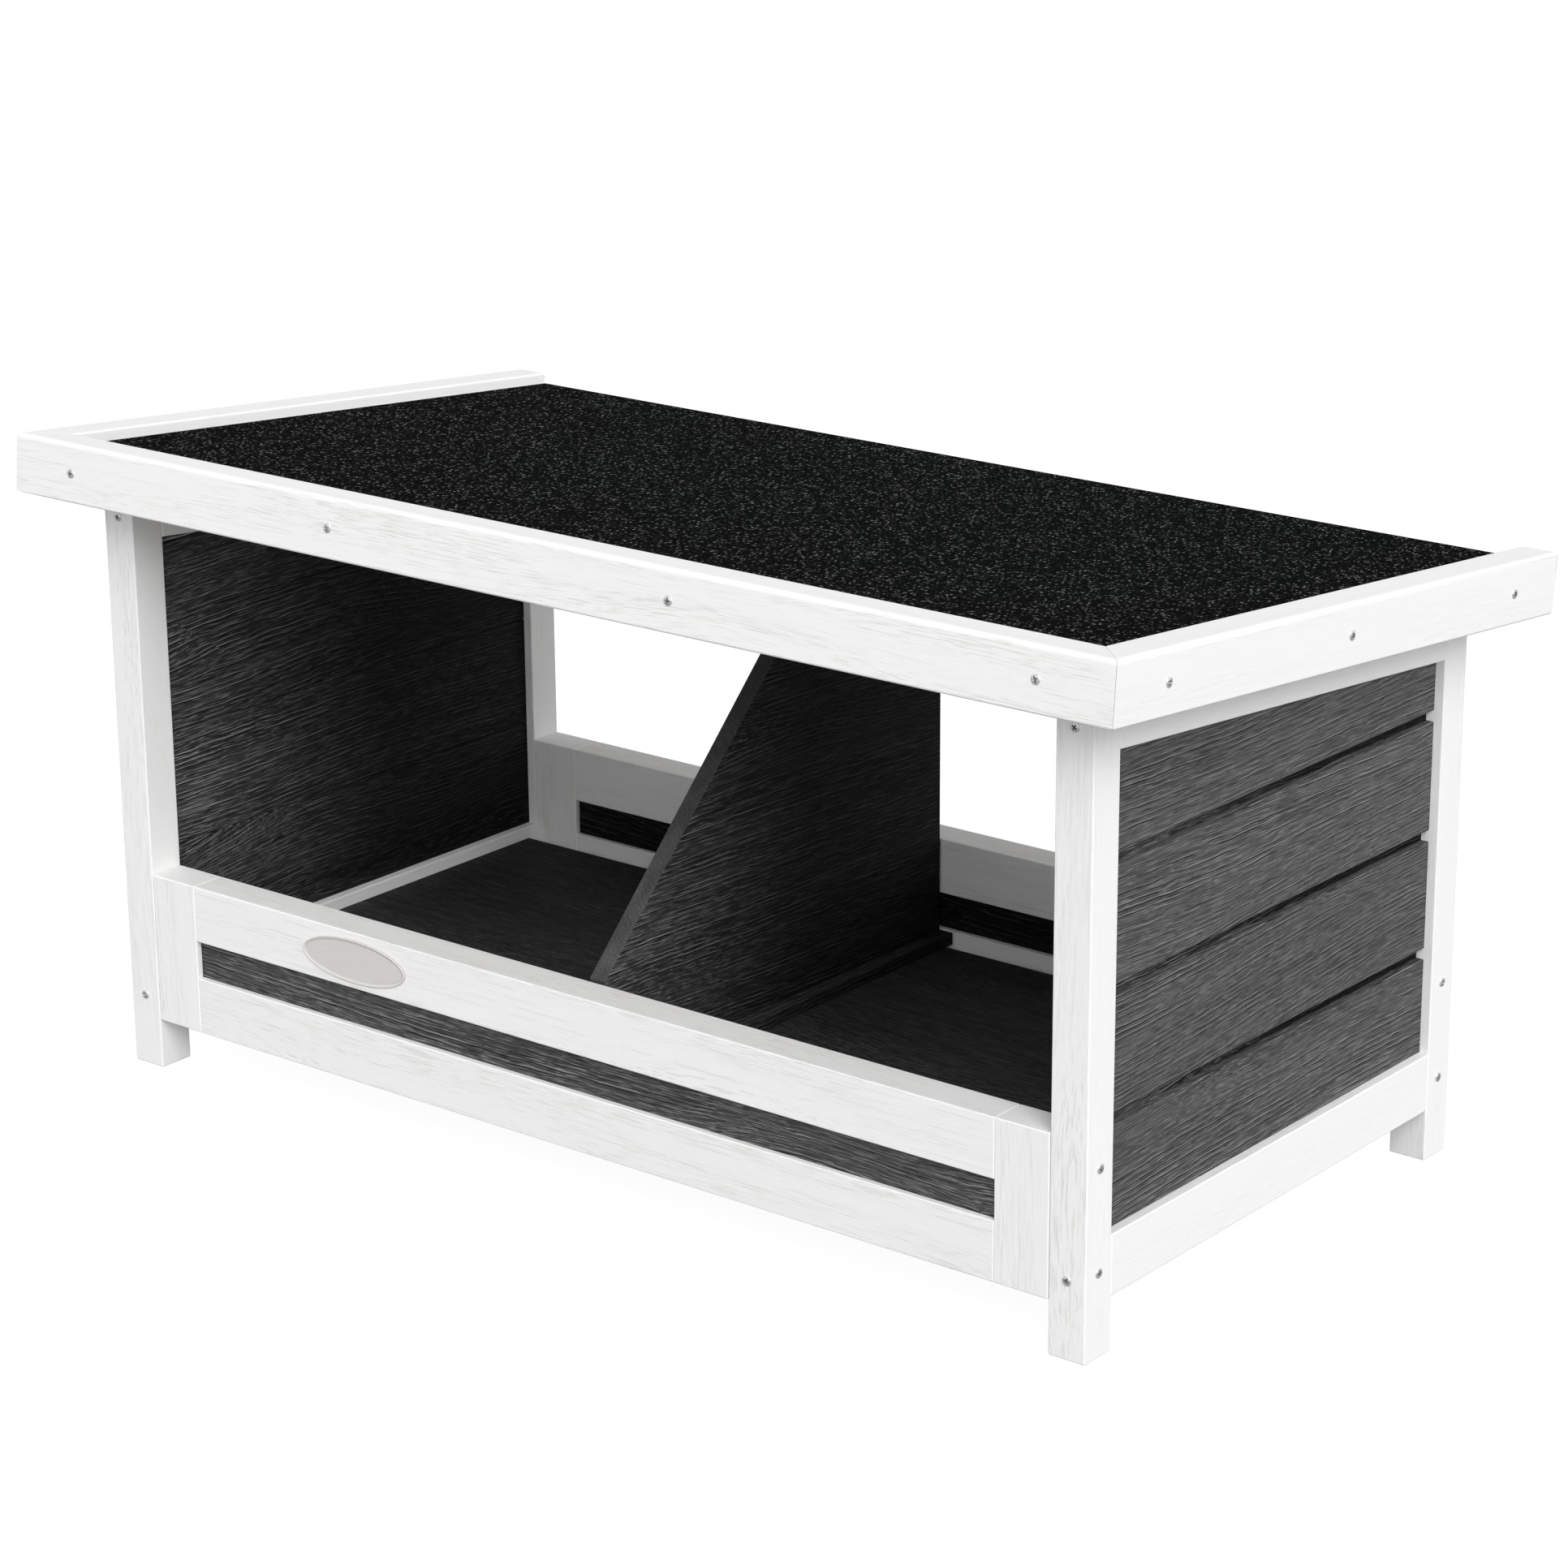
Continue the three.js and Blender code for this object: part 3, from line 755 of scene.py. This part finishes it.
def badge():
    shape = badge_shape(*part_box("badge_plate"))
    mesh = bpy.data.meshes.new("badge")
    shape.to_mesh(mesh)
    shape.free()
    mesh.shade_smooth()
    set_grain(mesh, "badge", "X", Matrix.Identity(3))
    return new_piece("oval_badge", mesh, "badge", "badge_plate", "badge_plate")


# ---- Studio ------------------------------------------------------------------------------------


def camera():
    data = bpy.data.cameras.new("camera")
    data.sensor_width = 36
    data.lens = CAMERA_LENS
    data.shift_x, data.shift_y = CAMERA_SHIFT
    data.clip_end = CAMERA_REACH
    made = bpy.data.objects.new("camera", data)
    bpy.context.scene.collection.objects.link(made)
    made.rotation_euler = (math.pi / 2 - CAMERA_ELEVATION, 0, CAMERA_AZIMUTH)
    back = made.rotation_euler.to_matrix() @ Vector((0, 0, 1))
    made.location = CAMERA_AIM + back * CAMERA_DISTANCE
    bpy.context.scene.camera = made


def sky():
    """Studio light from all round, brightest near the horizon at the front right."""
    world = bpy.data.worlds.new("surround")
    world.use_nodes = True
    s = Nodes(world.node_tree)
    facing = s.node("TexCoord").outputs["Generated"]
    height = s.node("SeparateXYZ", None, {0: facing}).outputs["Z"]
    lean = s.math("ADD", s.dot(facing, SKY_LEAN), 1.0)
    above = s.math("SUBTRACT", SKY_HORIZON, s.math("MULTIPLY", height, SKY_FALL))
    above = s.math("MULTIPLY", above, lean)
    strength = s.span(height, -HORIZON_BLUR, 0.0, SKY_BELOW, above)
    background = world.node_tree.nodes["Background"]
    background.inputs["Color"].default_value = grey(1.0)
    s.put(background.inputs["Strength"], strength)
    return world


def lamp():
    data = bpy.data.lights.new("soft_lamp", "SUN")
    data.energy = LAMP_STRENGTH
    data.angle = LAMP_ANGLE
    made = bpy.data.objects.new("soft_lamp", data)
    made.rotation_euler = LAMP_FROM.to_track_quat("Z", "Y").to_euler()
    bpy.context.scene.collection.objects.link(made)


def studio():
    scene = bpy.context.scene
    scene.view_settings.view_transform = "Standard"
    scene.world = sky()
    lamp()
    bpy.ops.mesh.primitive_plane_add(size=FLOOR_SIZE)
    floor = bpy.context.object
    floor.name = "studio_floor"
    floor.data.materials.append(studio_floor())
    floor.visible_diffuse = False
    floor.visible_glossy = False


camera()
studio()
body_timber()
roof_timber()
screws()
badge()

STATED TASK: Quote only the stretch of lines that starts the data above and ends with the line containing "# ---- Studio", both included.

WRITTEN REPLY:
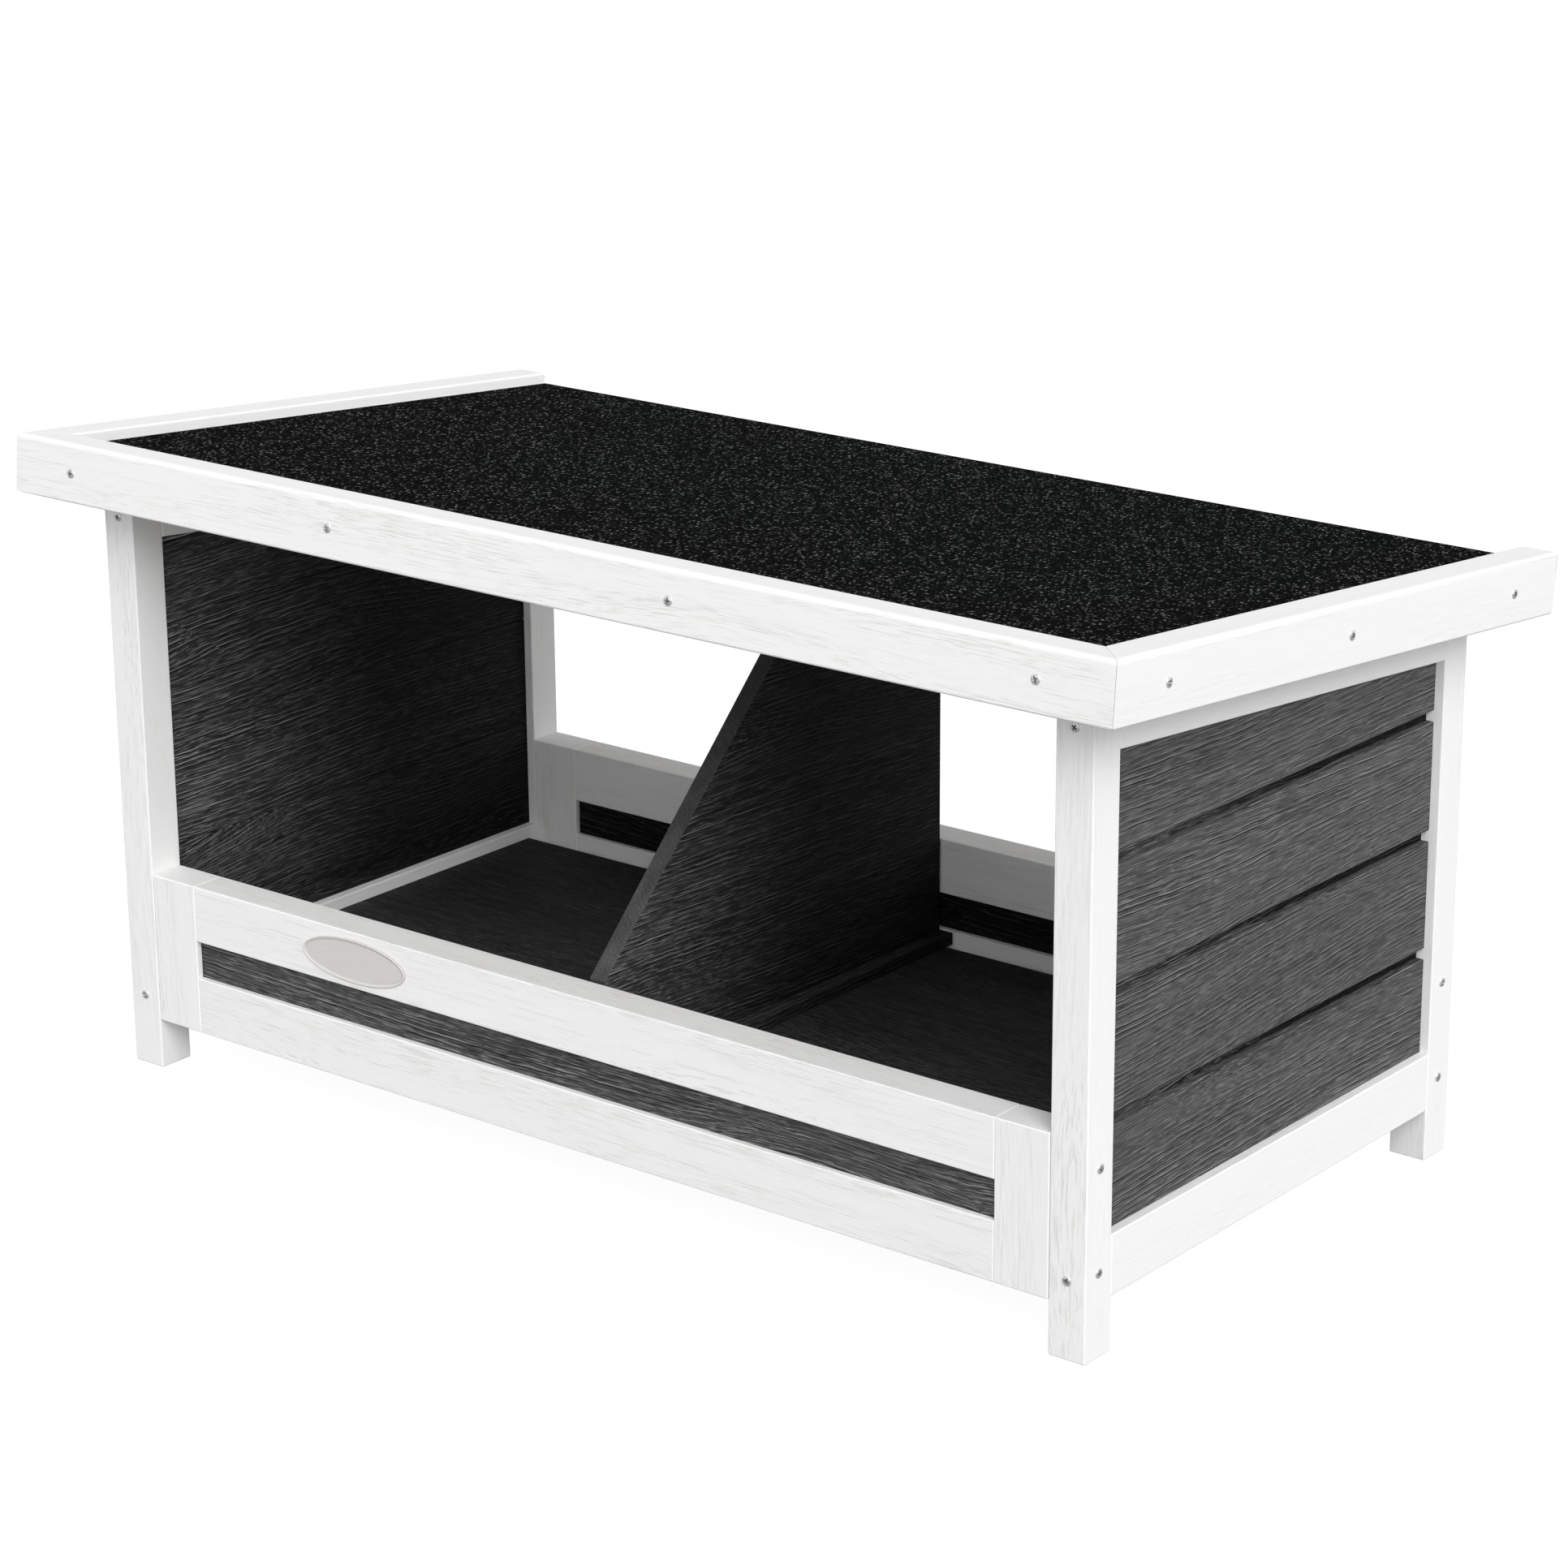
Continue the three.js and Blender code for this object: part 3, from line 755 of scene.py. This part finishes it.
def badge():
    shape = badge_shape(*part_box("badge_plate"))
    mesh = bpy.data.meshes.new("badge")
    shape.to_mesh(mesh)
    shape.free()
    mesh.shade_smooth()
    set_grain(mesh, "badge", "X", Matrix.Identity(3))
    return new_piece("oval_badge", mesh, "badge", "badge_plate", "badge_plate")


# ---- Studio ------------------------------------------------------------------------------------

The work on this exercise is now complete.